I really enjoyed the ambiguities in the plot. Like, is Andrea hurt and/or changed by her trigger event, or is someone replacing her? If replaced, is Andrea dead or missing (or alive and present, but her body Mastered)? Is the Stranger impersonating Andrea culpable in her death or disappearance, or another victim of the same event, or mostly unrelated? Some of the questions got resolved in the narrative, and some did not, but the tension/curiosity they all created was very fun.

I don't blame Valerie at all, but I was really rooting for the Stranger here. They read to me as being confused and hurt and making an honest albeit terrifying attempt at figuring themselves out and being (or finding out how to be) a good person.

It's the exact same tone in the stranger's voice. The exact same inflexion, the exact same tinge of frantic dread.

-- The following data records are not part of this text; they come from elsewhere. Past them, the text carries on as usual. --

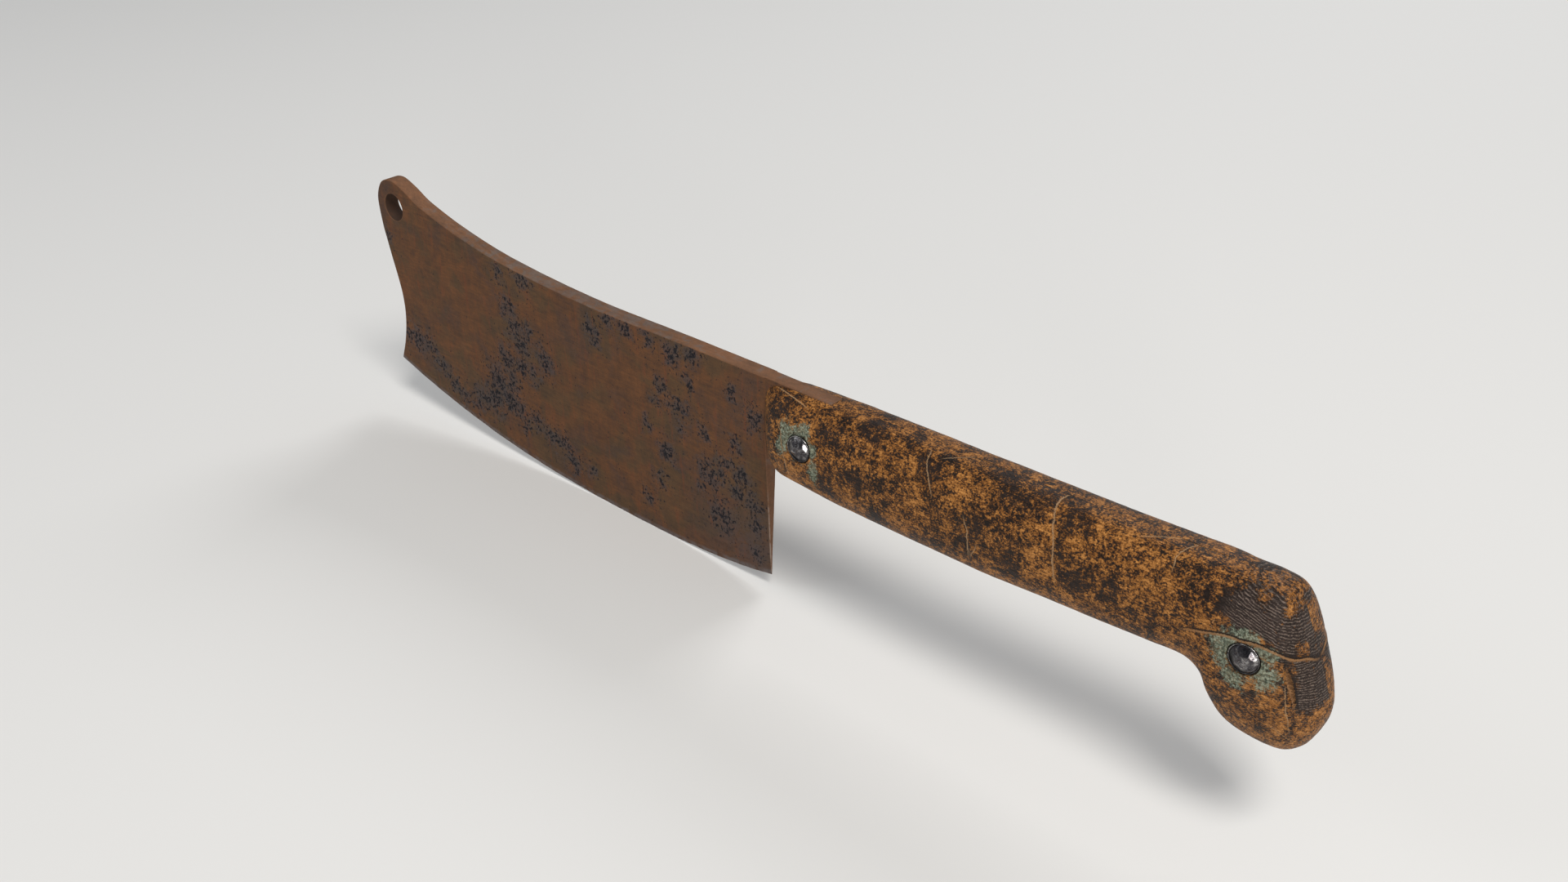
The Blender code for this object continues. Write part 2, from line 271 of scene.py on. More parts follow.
def noise_node(tree, where, scale, detail=4.0, rough=0.5, distortion=0.0):
    """Return a noise texture's value; scale is per millimetre."""
    node = add_node(tree, "ShaderNodeTexNoise", {"Vector": where, "Scale": scale, "Detail": detail,
                                                 "Roughness": rough, "Distortion": distortion})
    return node.outputs["Fac"]


def calc(tree, operation, first, second=0.0, clamp=False):
    """Return the result of a math node."""
    node = add_node(tree, "ShaderNodeMath", {0: first, 1: second}, operation=operation, use_clamp=clamp)
    return node.outputs[0]


def scaled(tree, value, factor):
    """Return a value times a factor."""
    return calc(tree, "MULTIPLY", value, factor)


def weighted(tree, *terms):
    """Return the sum of values, each times its weight."""
    total = scaled(tree, *terms[0])
    for value, weight in terms[1:]:
        total = calc(tree, "ADD", total, scaled(tree, value, weight))
    return total


def centred(tree, value, strength):
    """Return how far a noise value is from its middle, times a strength."""
    return scaled(tree, calc(tree, "SUBTRACT", value, 0.5), strength)


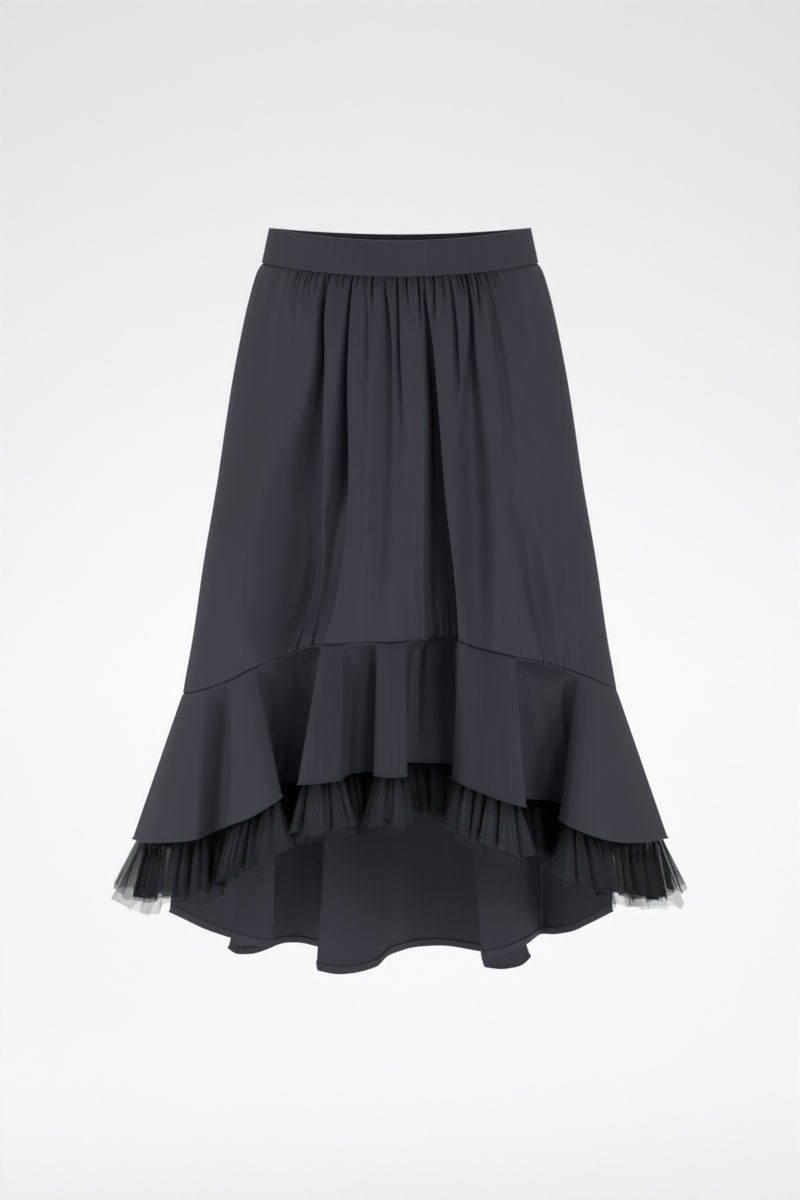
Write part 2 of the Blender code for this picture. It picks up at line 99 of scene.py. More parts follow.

How did Valerie not notice earlier?

This is a great detail. If the Stranger's learning by imitating Valerie, their tone here doesn't necessarily reflect how they're feeling; i'm left wondering how they *would* sound if they knew how to express themselves. What are they actually feeling, and what do they actually want Valerie to hear? The limitation can't have helped with the communication barriers; the Stranger can only answer Valerie in echoes of Valerie's own fear, discomfort, despair, and suspicion. Maybe without even knowing what they're signifying.

I did feel like the story was going somewhere longer, but this ending makes sense and is satisfying.

(Am reminded of another Wormfic about a similar power; the main character was a swarm of flying insect-like creatures that could puppet dead (or possibly living?) bodies. I don't recall that character being a Case 53, though; and the fic started at a point well after their trigger, after they'd mostly gotten used to the situation. Wish i remembered the title/author/site.)
 
(Am reminded of another Wormfic about a similar power; the main character was a swarm of flying insect-like creatures that could puppet dead (or possibly living?) bodies. I don't recall that character being a Case 53, though; and the fic started at a point well after their trigger, after they'd mostly gotten used to the situation. Wish i remembered the title/author/site.)
Perhaps you're thinking of Wasp by Tiberia1313?
 
On another note, can we take a moment to appreciate Valerie's commendably swift and pragmatic response to this situation as soon as she realises what's happening? No screaming, no panic, no stereotypical girl-in-a-horror-story reactions at all. Just grabs the accelerant and applies a very, very definite solution.
 
I'm glad that you enjoyed the descriptions, even if I'm sorry to hear that the plot and characters failed to engage you. If I may ask, what caused you to doubt the reliability/accuracy of the narration? Was it the confusion as to the existence of the glass power? The imagery getting in the way of comprehension? Something else?

I'm glad that you enjoyed this story and that it worked for you! And yes, the story, at east in its initial version, was supposed to be a tragedy on all sides (although much of that was lost alongside the focus on Dance Macabre's powers and motives).

And both of you, thank you for taking the time to leave such detailed comments!
 
I'm glad that you enjoyed the descriptions, even if I'm sorry to hear that the plot and characters failed to engage you. If I may ask, what caused you to doubt the reliability/accuracy of the narration? Was it the confusion as to the existence of the glass power? The imagery getting in the way of comprehension? Something else?
I've heard depression described as feeling like being underwater, behind curtains, or in a fog. The ability to share and feel understood is muted. The depressed person might feel distant, as if the vivacity of life couldn't reach them.

Andrea talking about glass walls keeping Valerie separated from her seemed entirely reasonable to take metaphorically.

Another part of this is likely personal, as I'm bad with names. The short updates and sentences like "She went looking for the dog." or "She watched her quietly for a while." occasionally left my memories of some next chapter less than helpful as to which of the two people had done something.

Overall, I do want to stress that I found the internal monologues enticing and interesting.
 
Hm... I liked the powers on their own, but I feel like Andrea being a cape muddied the water. It made a lot of the mirror/glass metaphors make sense with how she sees the world, but I think liked them better as metaphor for the emotional distance and isolation that serves as the conflict here. Her having the glass resolves the conflict at the end a bit too easily as well.

I feel like this is one of those ones where it'd probably be stronger as a standalone original story, and the Worm stuff distracts from the point and doesn't really add anything. Taken as a regular horror story, I really like the vibe of "loved one comes home inexplicably strange."

I definitely prefer it as more of the stuff between just the two of them, and minus all the zombies and hit and runs and stuff. Keeping it intimate works better. Just the hint of something squirming inside Andrea at the end is enough to keep it spooky.

But it doesn't quite go far enough though... We have the bones of a good story, and I know drabbles are your thing, but I could see this really thriving as a 10-15k word story where we get a bit more time to see their relationship when it's normal, and some more to hammer home the horror bits once Andrea is creepy.